Task data
◇ ◇ ◇ ◇ ◇ ◇ ◇

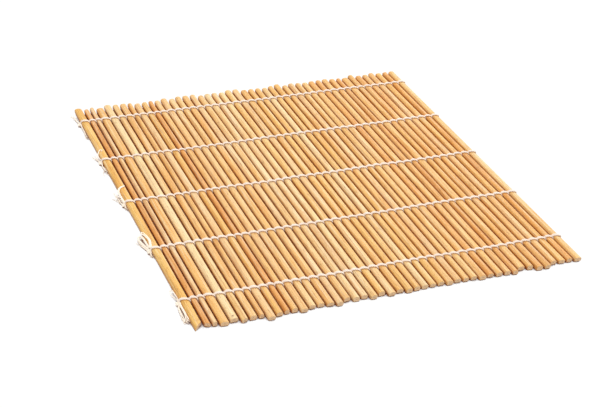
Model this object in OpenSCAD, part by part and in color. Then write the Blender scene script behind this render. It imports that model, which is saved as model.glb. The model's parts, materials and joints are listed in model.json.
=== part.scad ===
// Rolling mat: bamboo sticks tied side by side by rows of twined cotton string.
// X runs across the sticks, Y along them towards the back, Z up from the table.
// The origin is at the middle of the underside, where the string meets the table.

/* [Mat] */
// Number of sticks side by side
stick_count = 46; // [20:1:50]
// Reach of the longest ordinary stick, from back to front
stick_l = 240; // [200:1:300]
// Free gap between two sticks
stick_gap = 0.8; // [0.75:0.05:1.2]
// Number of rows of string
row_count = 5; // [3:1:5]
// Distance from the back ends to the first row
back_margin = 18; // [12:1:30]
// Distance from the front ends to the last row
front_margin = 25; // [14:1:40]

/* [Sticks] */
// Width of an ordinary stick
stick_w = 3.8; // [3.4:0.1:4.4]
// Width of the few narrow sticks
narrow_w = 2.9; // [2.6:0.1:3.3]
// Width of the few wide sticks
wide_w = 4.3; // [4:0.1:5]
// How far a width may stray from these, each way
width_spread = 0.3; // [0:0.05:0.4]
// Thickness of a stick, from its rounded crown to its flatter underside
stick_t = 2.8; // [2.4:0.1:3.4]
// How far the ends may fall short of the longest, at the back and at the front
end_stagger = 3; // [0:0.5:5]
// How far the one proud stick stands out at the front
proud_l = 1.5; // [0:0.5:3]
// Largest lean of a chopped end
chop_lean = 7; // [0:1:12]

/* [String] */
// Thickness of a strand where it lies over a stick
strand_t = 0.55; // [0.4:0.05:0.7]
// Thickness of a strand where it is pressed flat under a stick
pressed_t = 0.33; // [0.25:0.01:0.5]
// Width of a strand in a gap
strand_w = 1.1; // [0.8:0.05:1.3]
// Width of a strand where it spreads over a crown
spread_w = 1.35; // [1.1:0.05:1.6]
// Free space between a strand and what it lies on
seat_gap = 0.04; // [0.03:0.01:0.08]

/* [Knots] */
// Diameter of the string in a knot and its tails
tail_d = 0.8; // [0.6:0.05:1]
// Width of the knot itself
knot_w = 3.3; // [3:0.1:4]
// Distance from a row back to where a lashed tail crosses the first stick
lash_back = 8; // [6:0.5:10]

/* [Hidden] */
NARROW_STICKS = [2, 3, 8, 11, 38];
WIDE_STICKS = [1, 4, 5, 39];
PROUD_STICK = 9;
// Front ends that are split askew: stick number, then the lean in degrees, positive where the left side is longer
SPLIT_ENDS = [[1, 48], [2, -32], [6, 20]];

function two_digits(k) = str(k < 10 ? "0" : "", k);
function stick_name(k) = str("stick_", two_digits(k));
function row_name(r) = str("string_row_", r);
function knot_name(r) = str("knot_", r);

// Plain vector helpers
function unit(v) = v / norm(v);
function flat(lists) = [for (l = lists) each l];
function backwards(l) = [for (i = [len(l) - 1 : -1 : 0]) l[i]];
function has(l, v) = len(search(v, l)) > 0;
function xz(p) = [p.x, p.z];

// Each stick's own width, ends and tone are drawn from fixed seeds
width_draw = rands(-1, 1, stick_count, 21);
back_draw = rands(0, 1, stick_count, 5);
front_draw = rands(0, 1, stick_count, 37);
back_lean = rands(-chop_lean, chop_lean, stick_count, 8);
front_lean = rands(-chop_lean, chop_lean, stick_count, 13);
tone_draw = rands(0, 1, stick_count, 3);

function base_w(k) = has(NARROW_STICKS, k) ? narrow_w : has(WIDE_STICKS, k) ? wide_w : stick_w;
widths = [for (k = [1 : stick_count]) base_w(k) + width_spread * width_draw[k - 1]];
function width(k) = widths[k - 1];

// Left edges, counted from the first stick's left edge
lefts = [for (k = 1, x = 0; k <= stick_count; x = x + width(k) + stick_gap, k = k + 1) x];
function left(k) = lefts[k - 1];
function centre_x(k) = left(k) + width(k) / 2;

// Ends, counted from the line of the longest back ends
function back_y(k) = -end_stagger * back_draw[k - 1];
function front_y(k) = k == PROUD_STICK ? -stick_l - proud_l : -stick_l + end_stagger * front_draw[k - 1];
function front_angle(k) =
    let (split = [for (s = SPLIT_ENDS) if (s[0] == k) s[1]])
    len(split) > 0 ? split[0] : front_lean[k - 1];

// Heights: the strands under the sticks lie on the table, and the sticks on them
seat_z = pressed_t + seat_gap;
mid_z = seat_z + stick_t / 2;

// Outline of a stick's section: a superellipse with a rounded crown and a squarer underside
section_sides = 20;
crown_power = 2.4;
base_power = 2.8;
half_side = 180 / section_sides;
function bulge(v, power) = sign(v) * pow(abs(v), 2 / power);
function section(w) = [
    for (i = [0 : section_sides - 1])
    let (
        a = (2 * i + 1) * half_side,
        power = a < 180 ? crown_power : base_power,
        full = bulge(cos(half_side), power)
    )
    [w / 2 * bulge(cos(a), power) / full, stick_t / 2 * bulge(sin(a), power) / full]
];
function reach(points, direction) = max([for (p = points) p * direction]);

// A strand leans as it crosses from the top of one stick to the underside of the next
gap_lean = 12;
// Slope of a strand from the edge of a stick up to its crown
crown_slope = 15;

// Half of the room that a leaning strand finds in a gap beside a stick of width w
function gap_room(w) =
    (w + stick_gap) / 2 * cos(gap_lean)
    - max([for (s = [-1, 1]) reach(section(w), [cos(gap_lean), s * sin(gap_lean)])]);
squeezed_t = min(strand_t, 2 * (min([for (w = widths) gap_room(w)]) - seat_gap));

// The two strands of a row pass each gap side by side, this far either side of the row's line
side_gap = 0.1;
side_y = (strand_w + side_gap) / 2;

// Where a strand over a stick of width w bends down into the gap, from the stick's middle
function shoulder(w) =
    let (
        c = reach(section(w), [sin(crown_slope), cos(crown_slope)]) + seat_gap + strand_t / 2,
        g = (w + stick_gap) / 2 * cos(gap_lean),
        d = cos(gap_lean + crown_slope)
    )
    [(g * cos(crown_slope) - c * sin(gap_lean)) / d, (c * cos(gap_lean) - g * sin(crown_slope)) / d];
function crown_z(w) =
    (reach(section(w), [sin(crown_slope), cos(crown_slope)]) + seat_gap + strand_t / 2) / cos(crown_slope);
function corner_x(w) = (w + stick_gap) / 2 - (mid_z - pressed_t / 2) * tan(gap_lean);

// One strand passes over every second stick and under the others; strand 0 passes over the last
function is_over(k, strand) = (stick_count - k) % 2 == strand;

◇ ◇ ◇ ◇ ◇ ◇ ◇

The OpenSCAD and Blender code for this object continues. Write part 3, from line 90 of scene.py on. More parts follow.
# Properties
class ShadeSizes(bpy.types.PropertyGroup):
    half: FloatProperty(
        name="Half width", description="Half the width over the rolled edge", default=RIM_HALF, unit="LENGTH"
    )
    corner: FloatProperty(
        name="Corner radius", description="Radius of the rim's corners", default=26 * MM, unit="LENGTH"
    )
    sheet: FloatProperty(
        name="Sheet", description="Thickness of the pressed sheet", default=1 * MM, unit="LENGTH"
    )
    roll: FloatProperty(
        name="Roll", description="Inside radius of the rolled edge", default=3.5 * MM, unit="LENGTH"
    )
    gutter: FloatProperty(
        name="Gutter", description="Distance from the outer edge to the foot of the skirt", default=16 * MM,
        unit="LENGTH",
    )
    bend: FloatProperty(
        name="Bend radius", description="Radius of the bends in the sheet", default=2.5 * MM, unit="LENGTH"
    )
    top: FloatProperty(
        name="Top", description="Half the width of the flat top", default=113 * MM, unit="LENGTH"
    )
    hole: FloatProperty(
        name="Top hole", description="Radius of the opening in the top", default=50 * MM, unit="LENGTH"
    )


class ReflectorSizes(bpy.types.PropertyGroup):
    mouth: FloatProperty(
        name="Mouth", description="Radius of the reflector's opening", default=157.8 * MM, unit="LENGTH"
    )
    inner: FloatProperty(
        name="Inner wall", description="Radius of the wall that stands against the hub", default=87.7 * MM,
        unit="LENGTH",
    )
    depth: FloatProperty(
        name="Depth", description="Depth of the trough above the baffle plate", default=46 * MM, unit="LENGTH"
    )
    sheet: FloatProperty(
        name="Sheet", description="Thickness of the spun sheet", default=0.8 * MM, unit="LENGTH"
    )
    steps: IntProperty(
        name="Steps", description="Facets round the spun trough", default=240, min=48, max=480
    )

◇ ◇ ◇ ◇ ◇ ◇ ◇

Exercise instructions
Extract the lines from the line with "Model this object" through the line with "meets the table.". Keep both of those lines, copy everything exactly, and add nothing.

Written answer
Model this object in OpenSCAD, part by part and in color. Then write the Blender scene script behind this render. It imports that model, which is saved as model.glb. The model's parts, materials and joints are listed in model.json.
=== part.scad ===
// Rolling mat: bamboo sticks tied side by side by rows of twined cotton string.
// X runs across the sticks, Y along them towards the back, Z up from the table.
// The origin is at the middle of the underside, where the string meets the table.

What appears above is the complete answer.